_Problem to work on_
Copy out all the records, word for word.

──────── Materials provided ────────

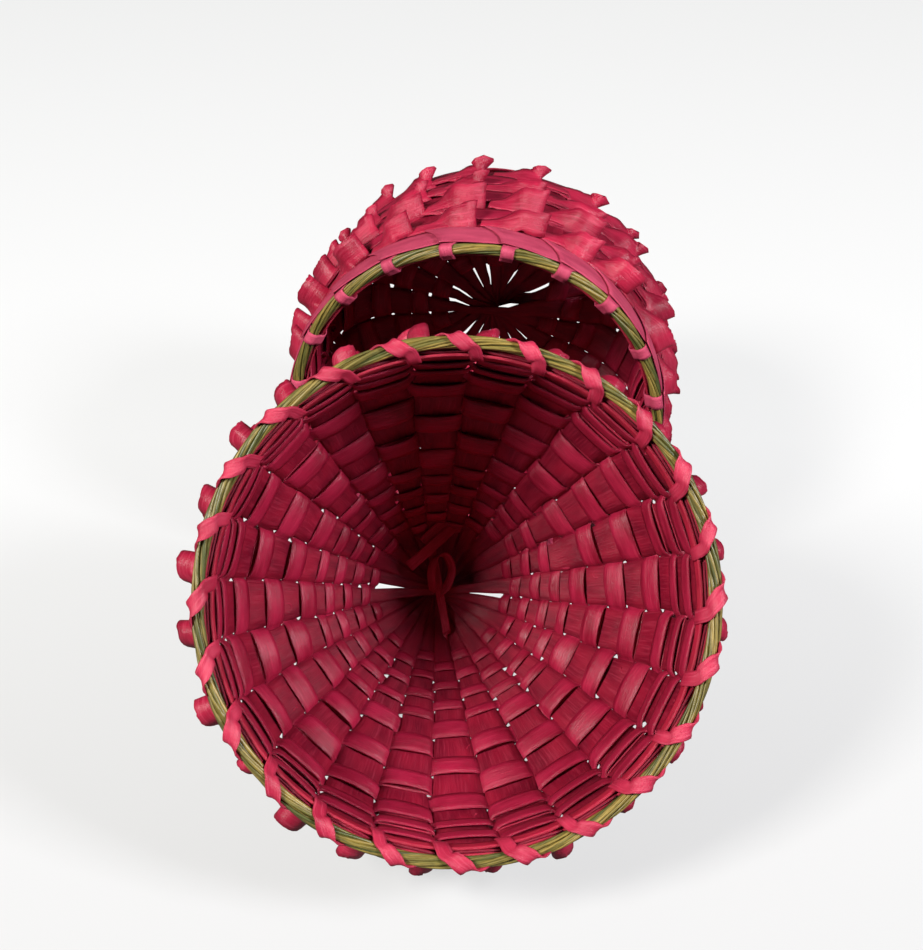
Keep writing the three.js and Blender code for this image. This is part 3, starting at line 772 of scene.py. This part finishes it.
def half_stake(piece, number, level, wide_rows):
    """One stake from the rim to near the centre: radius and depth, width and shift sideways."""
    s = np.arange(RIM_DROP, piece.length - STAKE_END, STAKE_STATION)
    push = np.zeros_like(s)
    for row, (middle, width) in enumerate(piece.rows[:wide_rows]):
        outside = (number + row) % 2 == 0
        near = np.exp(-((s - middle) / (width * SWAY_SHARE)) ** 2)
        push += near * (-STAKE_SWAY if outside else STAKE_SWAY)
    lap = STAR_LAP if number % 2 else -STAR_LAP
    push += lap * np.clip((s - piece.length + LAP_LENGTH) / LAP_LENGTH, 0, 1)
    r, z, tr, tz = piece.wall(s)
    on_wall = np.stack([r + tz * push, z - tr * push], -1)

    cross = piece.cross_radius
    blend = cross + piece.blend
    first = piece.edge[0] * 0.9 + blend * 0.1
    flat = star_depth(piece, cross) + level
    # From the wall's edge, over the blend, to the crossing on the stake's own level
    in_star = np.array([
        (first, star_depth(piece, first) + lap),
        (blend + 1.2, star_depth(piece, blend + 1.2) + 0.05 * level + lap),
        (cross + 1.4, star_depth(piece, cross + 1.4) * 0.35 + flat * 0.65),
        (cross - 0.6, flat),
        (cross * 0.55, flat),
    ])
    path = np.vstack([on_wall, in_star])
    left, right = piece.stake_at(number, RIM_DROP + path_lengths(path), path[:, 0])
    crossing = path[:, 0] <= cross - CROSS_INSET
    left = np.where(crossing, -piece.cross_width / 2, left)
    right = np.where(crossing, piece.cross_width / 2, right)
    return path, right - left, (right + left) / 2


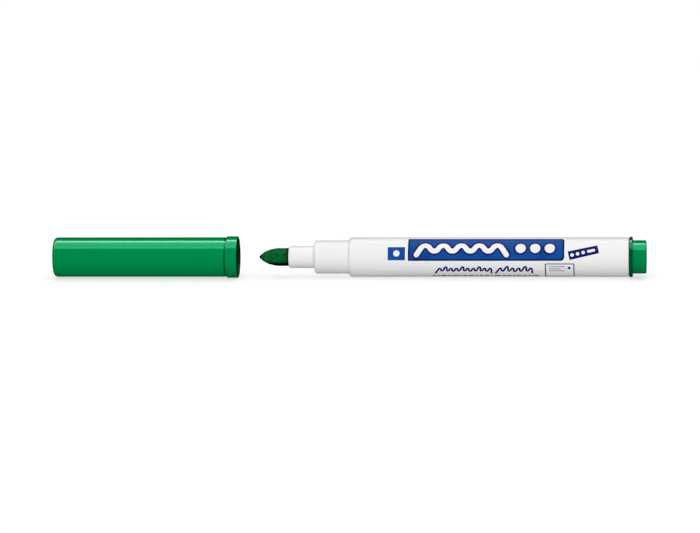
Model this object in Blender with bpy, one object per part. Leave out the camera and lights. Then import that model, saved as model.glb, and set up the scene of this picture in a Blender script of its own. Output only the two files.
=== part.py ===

────────

_Completed task_
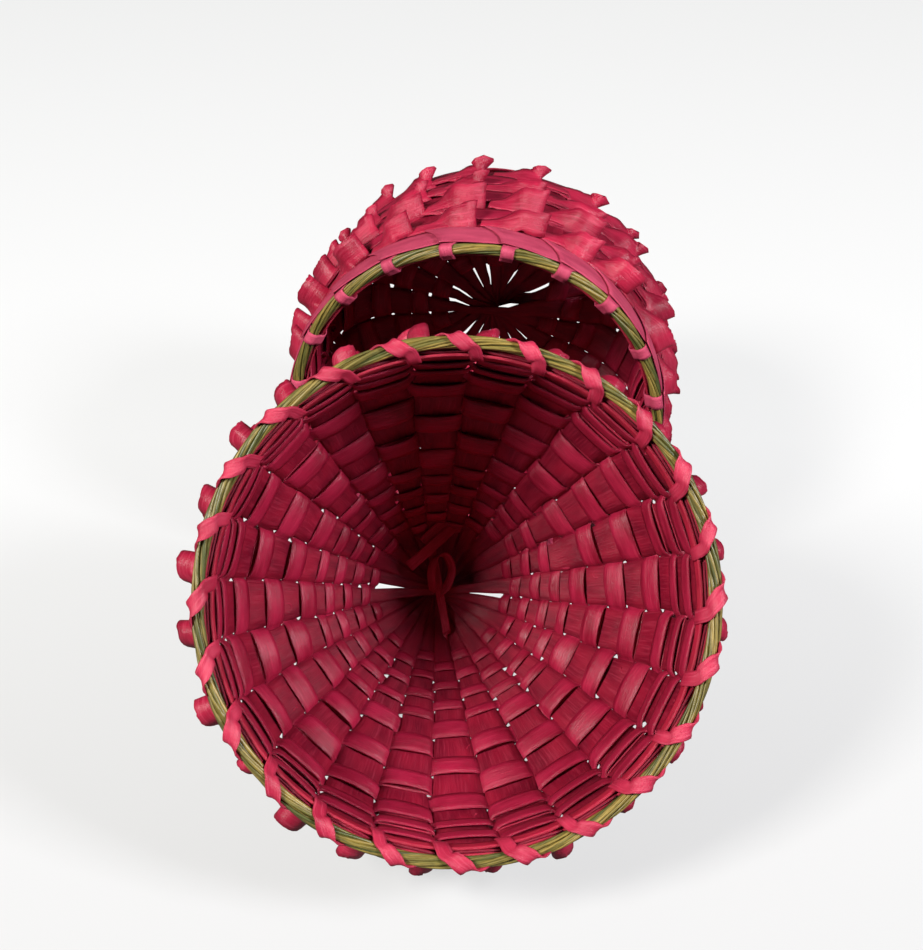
Keep writing the three.js and Blender code for this image. This is part 3, starting at line 772 of scene.py. This part finishes it.
def half_stake(piece, number, level, wide_rows):
    """One stake from the rim to near the centre: radius and depth, width and shift sideways."""
    s = np.arange(RIM_DROP, piece.length - STAKE_END, STAKE_STATION)
    push = np.zeros_like(s)
    for row, (middle, width) in enumerate(piece.rows[:wide_rows]):
        outside = (number + row) % 2 == 0
        near = np.exp(-((s - middle) / (width * SWAY_SHARE)) ** 2)
        push += near * (-STAKE_SWAY if outside else STAKE_SWAY)
    lap = STAR_LAP if number % 2 else -STAR_LAP
    push += lap * np.clip((s - piece.length + LAP_LENGTH) / LAP_LENGTH, 0, 1)
    r, z, tr, tz = piece.wall(s)
    on_wall = np.stack([r + tz * push, z - tr * push], -1)

    cross = piece.cross_radius
    blend = cross + piece.blend
    first = piece.edge[0] * 0.9 + blend * 0.1
    flat = star_depth(piece, cross) + level
    # From the wall's edge, over the blend, to the crossing on the stake's own level
    in_star = np.array([
        (first, star_depth(piece, first) + lap),
        (blend + 1.2, star_depth(piece, blend + 1.2) + 0.05 * level + lap),
        (cross + 1.4, star_depth(piece, cross + 1.4) * 0.35 + flat * 0.65),
        (cross - 0.6, flat),
        (cross * 0.55, flat),
    ])
    path = np.vstack([on_wall, in_star])
    left, right = piece.stake_at(number, RIM_DROP + path_lengths(path), path[:, 0])
    crossing = path[:, 0] <= cross - CROSS_INSET
    left = np.where(crossing, -piece.cross_width / 2, left)
    right = np.where(crossing, piece.cross_width / 2, right)
    return path, right - left, (right + left) / 2


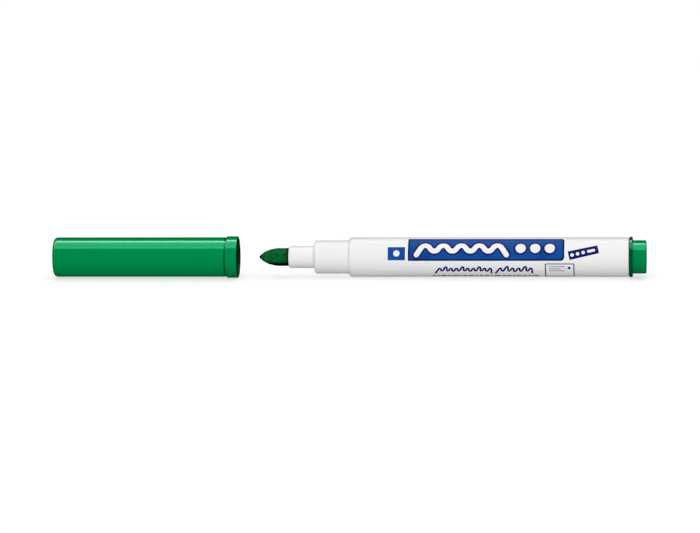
Model this object in Blender with bpy, one object per part. Leave out the camera and lights. Then import that model, saved as model.glb, and set up the scene of this picture in a Blender script of its own. Output only the two files.
=== part.py ===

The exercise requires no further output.